ON THE INDUSTRIAL HISTORY OF ALBANIA
Albania’s economic history is characterised by a fundamental contradiction: the country has valuable natural resources, fertile soil and enormous hydroelectric potential, yet has remained one of Europe’s poorest regions for thousands of years.
Bitumen was mined in Selenica even in ancient times, when it was valued primarily as a sealant. The port of Durrës was the starting point of the Via Egnatia, a major transit route across the Balkans to Constantinople. Trade continued to flourish under the Ottomans, who conquered Albania towards the end of the 15th century, now centred in the cities of Elbasan, Shkodra and once again Durrës. Agriculture, however, stagnated for over four hundred years. The fertile fields were held by predominantly Moslem large landholders who had no interest in modernisation or market production, while the peasants in the mountains with their tiny plots were barely subsisting.
When Albania declared independence in 1912, the country was significantly underdeveloped and had virtually no roads or railways. Education levels were extremely low. Following World War I, Italian companies began extracting petroleum; beyond that, industry consisted of a handful of factories for producing foods and processing cotton, tobacco and wood. The agricultural reform of President Ahmet Zogu, who crowned himself king in 1928, was a failure. The peasants – who were still using wooden ploughs – were unable to feed the rapidly growing population. At the beginning of the 1930s, around three quarters of Albania’s children were still illiterate. Mining of coal, copper and chromite ore gradually commenced, driven mostly by Italian companies. The state’s budget soon became dependent on Italy.
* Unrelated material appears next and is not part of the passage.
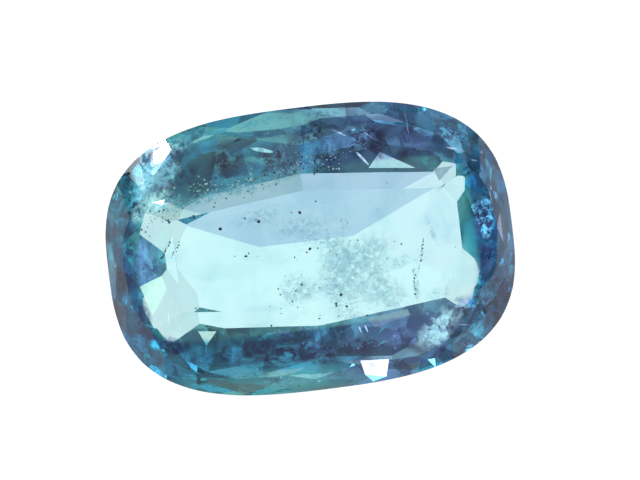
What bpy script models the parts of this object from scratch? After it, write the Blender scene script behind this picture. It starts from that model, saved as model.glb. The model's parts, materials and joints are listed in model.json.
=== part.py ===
"""
A faceted emerald: one solid, cut as a long cushion, lying on a broad facet under its table.

The stone is cut the way a gem cutter works. A preform with the outline of the girdle is made
first. Then one flat facet after another is sliced off it: the crown in rings from the girdle up
to the table, and the pavilion in rings from the girdle down to a shallow roof with a short keel.
The bottom is too shallow to stand level on, so the finished stone leans over on to the front
slope of that roof.

Lengths are in metres, +Z is up, and the long axis runs along X. While it is cut, the stone has
its girdle plane at Z = 0 and its table facing straight up.
"""

import math
import random
from collections import namedtuple

import bmesh
import bpy
from mathutils import Matrix, Vector

MM = 0.001

# An outline is a superellipse: a squareness of 2 is an ellipse, and larger is more rectangular.
Outline = namedtuple("Outline", "half_length half_width squareness")

# The girdle, the stone's widest line
GIRDLE = Outline(6.75 * MM, 4.70 * MM, 2.9)
HALF_GIRDLE = 0.15 * MM
GIRDLE_SEGMENTS = 144

# The crown: the height of each ring's upper edge, and its outline there
CROWN_BREAK = Outline(6.45 * MM, 4.00 * MM, 2.9)
CROWN_BREAK_HEIGHT = 0.62 * MM
CROWN_SHOULDER = Outline(6.00 * MM, 2.85 * MM, 3.6)
CROWN_SHOULDER_HEIGHT = 1.12 * MM
TABLE_HEIGHT = 1.38 * MM

# The table's edges: how far each lies from the middle, and how steep the facet outside it is
TABLE_BACK_REACH = 1.90 * MM
TABLE_FRONT_REACH = 2.00 * MM
TABLE_END_REACH = 4.40 * MM
TABLE_CORNER_REACH = 4.40 * MM
TABLE_SIDE_SLOPE = 20
TABLE_END_SLOPE = 12
TABLE_CORNER_SLOPE = 10
TABLE_SIDE_TURN = 6
TABLE_CORNER_AZIMUTH = 42

# The pavilion: the depth of each ring's lower edge, and its outline there
PAVILION_BREAK = Outline(6.45 * MM, 4.25 * MM, 3.1)
PAVILION_BREAK_DEPTH = 0.75 * MM
PAVILION_WAIST = Outline(5.85 * MM, 3.35 * MM, 3.5)
PAVILION_WAIST_DEPTH = 1.75 * MM

# The roof that closes the pavilion: a keel a little behind the middle, and four shallow slopes
KEEL_DEPTH = 3.45 * MM
KEEL_Y = 0.25 * MM
KEEL_LEFT_X = -1.70 * MM
KEEL_RIGHT_X = 1.50 * MM
ROOF_BACK_SLOPE = 18
ROOF_FRONT_SLOPE = 14
ROOF_END_SLOPE = 8

# The steep facets that bound the roof on its long sides
HULL_BACK_REACH = 2.02 * MM
HULL_FRONT_REACH = 2.10 * MM
HULL_SIDE_SLOPE = 40
HULL_SIDE_TURN = 4

# Two more hull facets narrow the roof towards its left end, behind and in front
SHOULDER_TURN = 13
SHOULDER_SLOPE = 42
SHOULDER_X = 3.2 * MM

# At each end a steep middle facet bounds the roof, between back_y and front_y on its edge, and
# from there a lower corner facet turns away on each side. A side of 1 is the right end.
End = namedtuple(
    "End", "side keel_x reach back_y front_y middle_slope corner_slope corner_turn")
LEFT_END = End(-1, KEEL_LEFT_X, 4.60 * MM, 0.45 * MM, -0.10 * MM, 40, 33, 25)
RIGHT_END = End(1, KEEL_RIGHT_X, 4.80 * MM, 0.95 * MM, -0.63 * MM, 42, 33, 28)

# The facets of a ring in one quarter of the stone, by the way they face, in degrees from +X.
# They crowd towards 90 because the long sides are nearly straight.
GIRDLE_RING = (0, 12, 30, 48, 64, 76, 86)
INNER_RING = (6, 22, 40, 57, 71, 82, 90)

# A stone that is cut by hand has no two facets quite alike.
WOBBLE_SEED = 7
AZIMUTH_WOBBLE = 2.0
SLOPE_WOBBLE = 2.0

MERGE_DISTANCE = 0.002 * MM
CLEAR_BLUE_GREEN = (0.30, 0.72, 0.76, 1.0)
BERYL_IOR = 1.577


def clear_scene():
    """Remove what the scene holds."""
    for thing in list(bpy.data.objects):
        bpy.data.objects.remove(thing, do_unlink=True)


def outline_point(outline, turn):
    """The point of a superellipse at a turn in radians."""
    power = 2 / outline.squareness
    x = outline.half_length * math.copysign(abs(math.cos(turn)) ** power, math.cos(turn))
    y = outline.half_width * math.copysign(abs(math.sin(turn)) ** power, math.sin(turn))
    return x, y


def outline_reach(outline, azimuth):
    """How far the outline reaches along an azimuth in degrees."""
    power = outline.squareness / (outline.squareness - 1)
    along_x = outline.half_length * abs(math.cos(math.radians(azimuth)))
    along_y = outline.half_width * abs(math.sin(math.radians(azimuth)))
    return (along_x ** power + along_y ** power) ** (1 / power)


def all_round(quarter):
    """The azimuths of a ring, mirrored from one quarter to all four."""
    azimuths = set()
    for azimuth in quarter:
        for mirrored in (azimuth, 180 - azimuth, 180 + azimuth, -azimuth):
            azimuths.add(mirrored % 360)
    return sorted(azimuths)


def make_preform():
    """A straight-sided blank with the girdle's outline, deeper than the finished stone."""
    stone = bmesh.new()
    turns = [2 * math.pi * step / GIRDLE_SEGMENTS for step in range(GIRDLE_SEGMENTS)]
    rim = []
    for turn in turns:
        x, y = outline_point(GIRDLE, turn)
        rim.append(stone.verts.new((x, y, -KEEL_DEPTH)))
    bottom = stone.faces.new(rim)
    raised = bmesh.ops.extrude_face_region(stone, geom=[bottom])
    top_corners = [item for item in raised["geom"] if isinstance(item, bmesh.types.BMVert)]
    bmesh.ops.translate(stone, verts=top_corners, vec=(0, 0, KEEL_DEPTH + TABLE_HEIGHT))
    bmesh.ops.recalc_face_normals(stone, faces=stone.faces)
    return stone


def slice_off(stone, point, normal):
    """Cut one flat facet: all that lies beyond the plane goes, and the cut is closed."""
    everything = list(stone.verts) + list(stone.edges) + list(stone.faces)
    cut = bmesh.ops.bisect_plane(
        stone, geom=everything, plane_co=point, plane_no=normal, clear_outer=True)
    rim = [item for item in cut["geom_cut"] if isinstance(item, bmesh.types.BMEdge)]
    open_rim = [edge for edge in rim if edge.is_boundary]
    if open_rim:
        bmesh.ops.contextual_create(stone, geom=open_rim)


def facing(azimuth, slope, side):
    """The normal of a facet: side is 1 on the crown and -1 on the pavilion."""
    turn = math.radians(azimuth)
    lean = math.radians(slope)
    flat = math.sin(lean)
    return Vector((flat * math.cos(turn), flat * math.sin(turn), side * math.cos(lean)))


def cut_facet(stone, azimuth, slope, reach, height, side):
    """Cut a facet that faces an azimuth and passes at reach from the axis at a height."""
    turn = math.radians(azimuth)
    point = Vector((reach * math.cos(turn), reach * math.sin(turn), height))
    slice_off(stone, point, facing(azimuth, slope, side))


def cut_ring(stone, hand, quarter, outer, outer_height, inner, inner_height):
    """Cut a ring of facets that lean from one outline to the next, each a little off true."""
    side = math.copysign(1, inner_height - outer_height)
    rise = abs(inner_height - outer_height)
    for true_azimuth in all_round(quarter):
        run = outline_reach(outer, true_azimuth) - outline_reach(inner, true_azimuth)
        true_slope = math.degrees(math.atan2(rise, run))
        azimuth = true_azimuth + hand.uniform(-AZIMUTH_WOBBLE, AZIMUTH_WOBBLE)
        slope = true_slope + hand.uniform(-SLOPE_WOBBLE, SLOPE_WOBBLE)
        reach = outline_reach(outer, azimuth)
        cut_facet(stone, azimuth, slope, reach, outer_height, side)


def cut_crown(stone, hand):
    """The rings above the girdle, and the facets round the table."""
    cut_ring(stone, hand, GIRDLE_RING, GIRDLE, HALF_GIRDLE, CROWN_BREAK, CROWN_BREAK_HEIGHT)
    cut_ring(stone, hand, INNER_RING, CROWN_BREAK, CROWN_BREAK_HEIGHT,
             CROWN_SHOULDER, CROWN_SHOULDER_HEIGHT)
    for turn in (-TABLE_SIDE_TURN, TABLE_SIDE_TURN):
        cut_facet(stone, 90 + turn, TABLE_SIDE_SLOPE, TABLE_BACK_REACH, TABLE_HEIGHT, 1)
        cut_facet(stone, 270 + turn, TABLE_SIDE_SLOPE, TABLE_FRONT_REACH, TABLE_HEIGHT, 1)
    for azimuth in (0, 180):
        cut_facet(stone, azimuth, TABLE_END_SLOPE, TABLE_END_REACH, TABLE_HEIGHT, 1)
    for azimuth in all_round([TABLE_CORNER_AZIMUTH]):
        cut_facet(stone, azimuth, TABLE_CORNER_SLOPE, TABLE_CORNER_REACH, TABLE_HEIGHT, 1)


def roof_height(run, slope):
    """The height of a roof slope, at a level distance from the keel."""
    return run * math.tan(math.radians(slope)) - KEEL_DEPTH


def cut_shoulder(stone, azimuth, side_reach, roof_slope, keel_offset):
    """Cut a hull facet at the left end, from where the roof's long edge passes SHOULDER_X."""
    flare = math.tan(math.radians(roof_slope)) / math.tan(math.radians(HULL_SIDE_SLOPE))
    edge_y = side_reach - SHOULDER_X * math.tan(math.radians(HULL_SIDE_TURN)) / (1 - flare)
    turn = math.radians(SHOULDER_TURN)
    reach = SHOULDER_X * math.sin(turn) + edge_y * math.cos(turn)
    height = roof_height(edge_y + keel_offset, roof_slope)
    cut_facet(stone, azimuth, SHOULDER_SLOPE, reach, height, -1)


def cut_end(stone, end):
    """Cut one end of the hull: its middle facet, and the corner facets on both sides of it."""
    x = end.side * end.reach
    height = roof_height(abs(x - end.keel_x), ROOF_END_SLOPE)
    outward = 0 if end.side == 1 else 180
    slice_off(stone, Vector((x, 0, height)), facing(outward, end.middle_slope, -1))
    for edge_y, turn in ((end.back_y, end.corner_turn), (end.front_y, -end.corner_turn)):
        azimuth = outward + end.side * turn
        slice_off(stone, Vector((x, edge_y, height)), facing(azimuth, end.corner_slope, -1))


def cut_pavilion(stone, hand):
    """The rings below the girdle, the steep hull facets and the shallow roof with its keel."""
    cut_ring(stone, hand, GIRDLE_RING, GIRDLE, -HALF_GIRDLE, PAVILION_BREAK, -PAVILION_BREAK_DEPTH)
    cut_ring(stone, hand, INNER_RING, PAVILION_BREAK, -PAVILION_BREAK_DEPTH,
             PAVILION_WAIST, -PAVILION_WAIST_DEPTH)
    back_height = roof_height(HULL_BACK_REACH - KEEL_Y, ROOF_BACK_SLOPE)
    front_height = roof_height(HULL_FRONT_REACH + KEEL_Y, ROOF_FRONT_SLOPE)
    for turn in (-HULL_SIDE_TURN, HULL_SIDE_TURN):
        cut_facet(stone, 90 + turn, HULL_SIDE_SLOPE, HULL_BACK_REACH, back_height, -1)
        cut_facet(stone, 270 + turn, HULL_SIDE_SLOPE, HULL_FRONT_REACH, front_height, -1)
    cut_shoulder(stone, 90 + SHOULDER_TURN, HULL_BACK_REACH, ROOF_BACK_SLOPE, -KEEL_Y)
    cut_shoulder(stone, 270 - SHOULDER_TURN, HULL_FRONT_REACH, ROOF_FRONT_SLOPE, KEEL_Y)
    cut_end(stone, LEFT_END)
    cut_end(stone, RIGHT_END)
    keel_right = Vector((KEEL_RIGHT_X, KEEL_Y, -KEEL_DEPTH))
    keel_left = Vector((KEEL_LEFT_X, KEEL_Y, -KEEL_DEPTH))
    slice_off(stone, keel_right, facing(90, ROOF_BACK_SLOPE, -1))
    slice_off(stone, keel_right, facing(270, ROOF_FRONT_SLOPE, -1))
    slice_off(stone, keel_right, facing(0, ROOF_END_SLOPE, -1))
    slice_off(stone, keel_left, facing(180, ROOF_END_SLOPE, -1))


def lay_down(stone):
    """Lean the stone on to the front slope of its roof, and centre its foot on the origin."""
    lean = Matrix.Rotation(math.radians(ROOF_FRONT_SLOPE), 4, "X")
    bmesh.ops.transform(stone, matrix=lean, verts=stone.verts)
    xs = [vert.co.x for vert in stone.verts]
    ys = [vert.co.y for vert in stone.verts]
    zs = [vert.co.z for vert in stone.verts]
    centre = Vector(((min(xs) + max(xs)) / 2, (min(ys) + max(ys)) / 2, min(zs)))
    bmesh.ops.translate(stone, verts=stone.verts, vec=-centre)


def emerald_material():
    """Clear blue-green beryl."""
    material = bpy.data.materials.new("emerald_beryl")
    material.use_nodes = True
    shader = material.node_tree.nodes["Principled BSDF"]
    shader.inputs["Base Color"].default_value = CLEAR_BLUE_GREEN
    shader.inputs["Roughness"].default_value = 0.03
    shader.inputs["Metallic"].default_value = 0.0
    shader.inputs["IOR"].default_value = BERYL_IOR
    shader.inputs["Transmission Weight"].default_value = 1.0
    return material


def make_emerald():
    """Cut the stone and put it in the scene as one object."""
    hand = random.Random(WOBBLE_SEED)
    stone = make_preform()
    cut_crown(stone, hand)
    cut_pavilion(stone, hand)
    bmesh.ops.remove_doubles(stone, verts=stone.verts, dist=MERGE_DISTANCE)
    lay_down(stone)
    mesh = bpy.data.meshes.new("emerald")
    stone.to_mesh(mesh)
    stone.free()
    mesh.materials.append(emerald_material())
    emerald = bpy.data.objects.new("emerald", mesh)
    bpy.context.scene.collection.objects.link(emerald)
    return emerald


clear_scene()
make_emerald()
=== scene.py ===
# %% [markdown]
# # A faceted emerald, finished for its picture
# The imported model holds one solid: the cut stone, lying on a broad facet of its underside. This
# script gives it the looks of the real thing, in the order in which a jeweller would describe
# it: the polish and its fine edges, the colour, and then the natural flaws inside.

# %% Load the frame and keep its box
import json
import math
import random

import bpy
import numpy as np
from mathutils import Euler, Matrix, Vector
from mathutils.bvhtree import BVHTree

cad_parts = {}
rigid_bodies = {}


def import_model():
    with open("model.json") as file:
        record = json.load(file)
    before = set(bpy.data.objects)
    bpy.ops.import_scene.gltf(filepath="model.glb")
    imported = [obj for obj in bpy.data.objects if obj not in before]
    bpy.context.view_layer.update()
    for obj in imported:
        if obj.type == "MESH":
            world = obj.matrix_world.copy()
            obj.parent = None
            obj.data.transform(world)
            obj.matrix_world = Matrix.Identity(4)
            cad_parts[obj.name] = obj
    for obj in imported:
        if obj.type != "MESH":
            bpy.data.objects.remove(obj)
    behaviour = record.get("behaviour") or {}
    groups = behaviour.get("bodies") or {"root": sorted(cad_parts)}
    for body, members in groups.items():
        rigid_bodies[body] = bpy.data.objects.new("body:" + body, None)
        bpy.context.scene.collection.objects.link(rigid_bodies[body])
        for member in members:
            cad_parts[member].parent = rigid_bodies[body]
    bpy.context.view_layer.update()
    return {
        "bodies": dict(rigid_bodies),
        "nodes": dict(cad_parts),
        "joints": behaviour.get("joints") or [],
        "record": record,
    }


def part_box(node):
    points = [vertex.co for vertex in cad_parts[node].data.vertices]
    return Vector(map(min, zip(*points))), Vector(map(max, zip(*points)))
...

The government of the Socialist People’s Republic of Albania, proclaimed in 1944, sought economic support from its neighbour Yugoslavia and assumed the Soviet Union’s economic model. Landholdings and businesses were nationalised, heavy industry was massively expanded. The first train went into service between Durrës and Pequin in 1947, and a rail network emerged over the following decades. However, the lines were constructed primarily by poorly qualified soldiers and youths in “voluntary work missions” and did not permit higher speeds, while the carriages and locomotives were purchased used from abroad.
Following Yugoslavia’s break with the Soviet Union in 1948, the Albanian government turned to Moscow for support. Russian financial aid flowed into the country, and Russian specialists helped out with projects such as completion of the first hydroelectric plant in Selita. As the Soviet Union and its allies proved to be grateful buyers of Albanian raw materials, exploitation of petroleum, copper, chrome and bitumen boomed. Agriculture, however, continued to be neglected, so that Albania was frequently forced to import large quantities of grain. At the same time, it grew increasingly indebted to the USSR.
In 1961, dictator Enver Hoxha broke with the Soviets and sought assistance from Moscow’s “competition” in Beijing. Albania’s economy continued to expand thanks to Chinese support. Raw materials were now increasingly being processed domestically: copper at the Shkodra cable and wire plant and petroleum in one of the first Albanian refineries in Fier. The nickel-infused iron ore from the Pogradec region went mostly to the iron and steel plant at Elbasan, the nation’s largest. In 1970, the government proudly declared that it had connected the entire country to the electrical grid, thanks to new hydroelectric plants.
It is believed that this is when the industrial proportion of economic output exceeded that of agriculture – although the statistics do not offer any reliable data. However, it rapidly became apparent that the now relatively modern and varied industrial base was not viable without subsidies. When the Chinese government cut off its aid in 1978, Hoxha declared that the nation would refuse all foreign aid and proclaimed his vision of a self-sufficient Albania. Soon after, production began to decline inexorably, a process that at the start of the 1990s ended in a national collapse with looting, starvation and disorder.